• [Task description]:
Repeat all of the data precisely.

:::

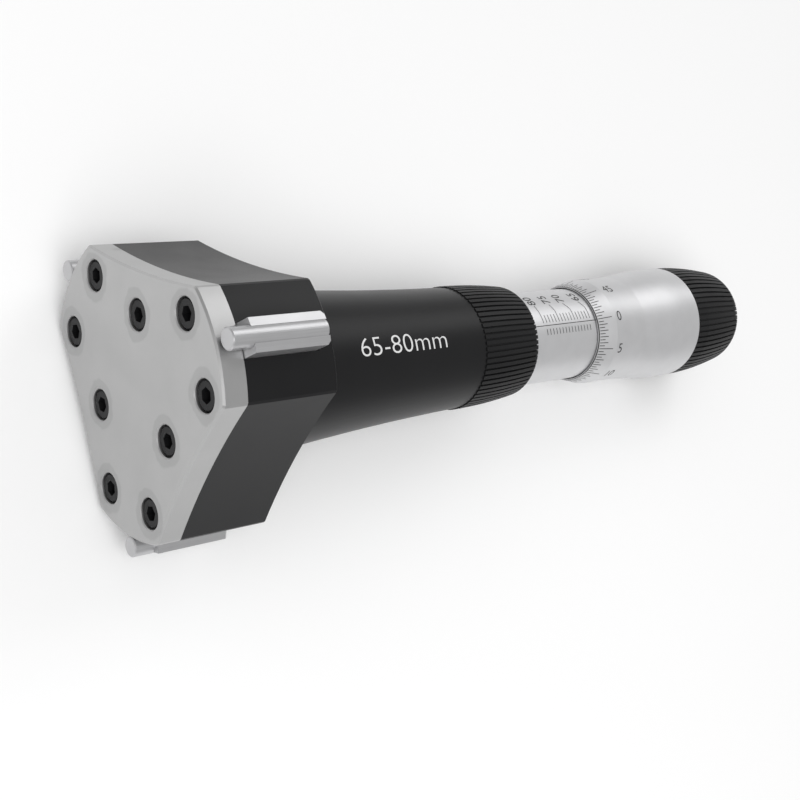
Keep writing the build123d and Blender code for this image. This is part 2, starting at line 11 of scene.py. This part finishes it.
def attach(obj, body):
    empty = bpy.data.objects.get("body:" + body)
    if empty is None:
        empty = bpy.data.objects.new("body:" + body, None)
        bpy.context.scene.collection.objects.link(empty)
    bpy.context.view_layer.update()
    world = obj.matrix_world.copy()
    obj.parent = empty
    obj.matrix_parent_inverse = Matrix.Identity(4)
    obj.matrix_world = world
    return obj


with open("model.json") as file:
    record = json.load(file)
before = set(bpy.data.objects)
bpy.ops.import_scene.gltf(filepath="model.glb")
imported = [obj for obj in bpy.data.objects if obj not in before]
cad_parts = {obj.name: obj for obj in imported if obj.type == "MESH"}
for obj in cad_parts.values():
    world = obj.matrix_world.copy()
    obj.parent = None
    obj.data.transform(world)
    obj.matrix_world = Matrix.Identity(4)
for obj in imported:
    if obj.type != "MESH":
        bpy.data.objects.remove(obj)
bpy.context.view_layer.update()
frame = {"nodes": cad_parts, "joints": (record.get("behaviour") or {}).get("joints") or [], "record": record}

:::

• [The result]:
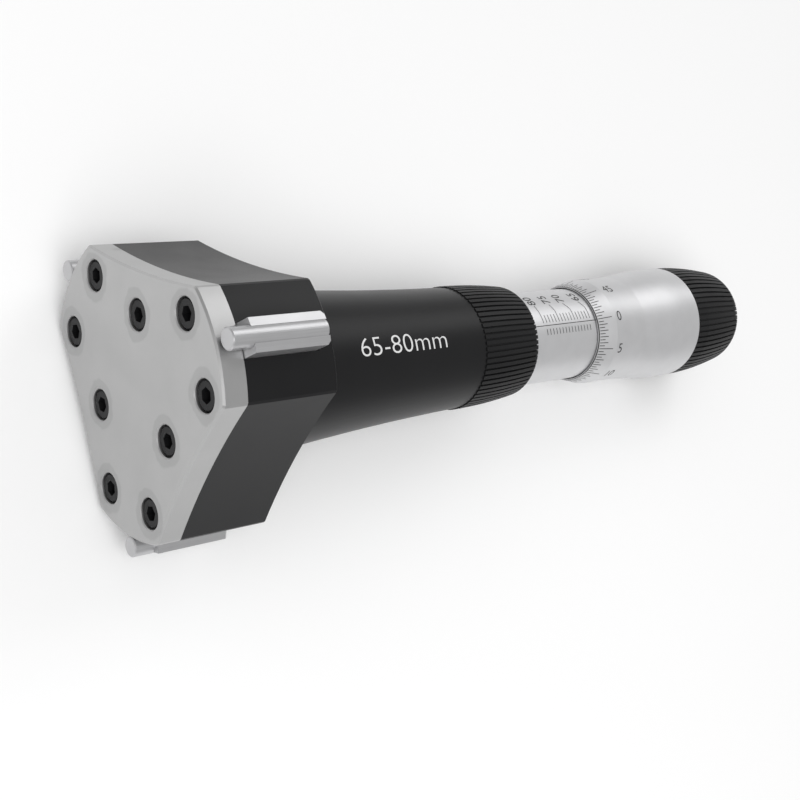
Keep writing the build123d and Blender code for this image. This is part 2, starting at line 11 of scene.py. This part finishes it.
def attach(obj, body):
    empty = bpy.data.objects.get("body:" + body)
    if empty is None:
        empty = bpy.data.objects.new("body:" + body, None)
        bpy.context.scene.collection.objects.link(empty)
    bpy.context.view_layer.update()
    world = obj.matrix_world.copy()
    obj.parent = empty
    obj.matrix_parent_inverse = Matrix.Identity(4)
    obj.matrix_world = world
    return obj


with open("model.json") as file:
    record = json.load(file)
before = set(bpy.data.objects)
bpy.ops.import_scene.gltf(filepath="model.glb")
imported = [obj for obj in bpy.data.objects if obj not in before]
cad_parts = {obj.name: obj for obj in imported if obj.type == "MESH"}
for obj in cad_parts.values():
    world = obj.matrix_world.copy()
    obj.parent = None
    obj.data.transform(world)
    obj.matrix_world = Matrix.Identity(4)
for obj in imported:
    if obj.type != "MESH":
        bpy.data.objects.remove(obj)
bpy.context.view_layer.update()
frame = {"nodes": cad_parts, "joints": (record.get("behaviour") or {}).get("joints") or [], "record": record}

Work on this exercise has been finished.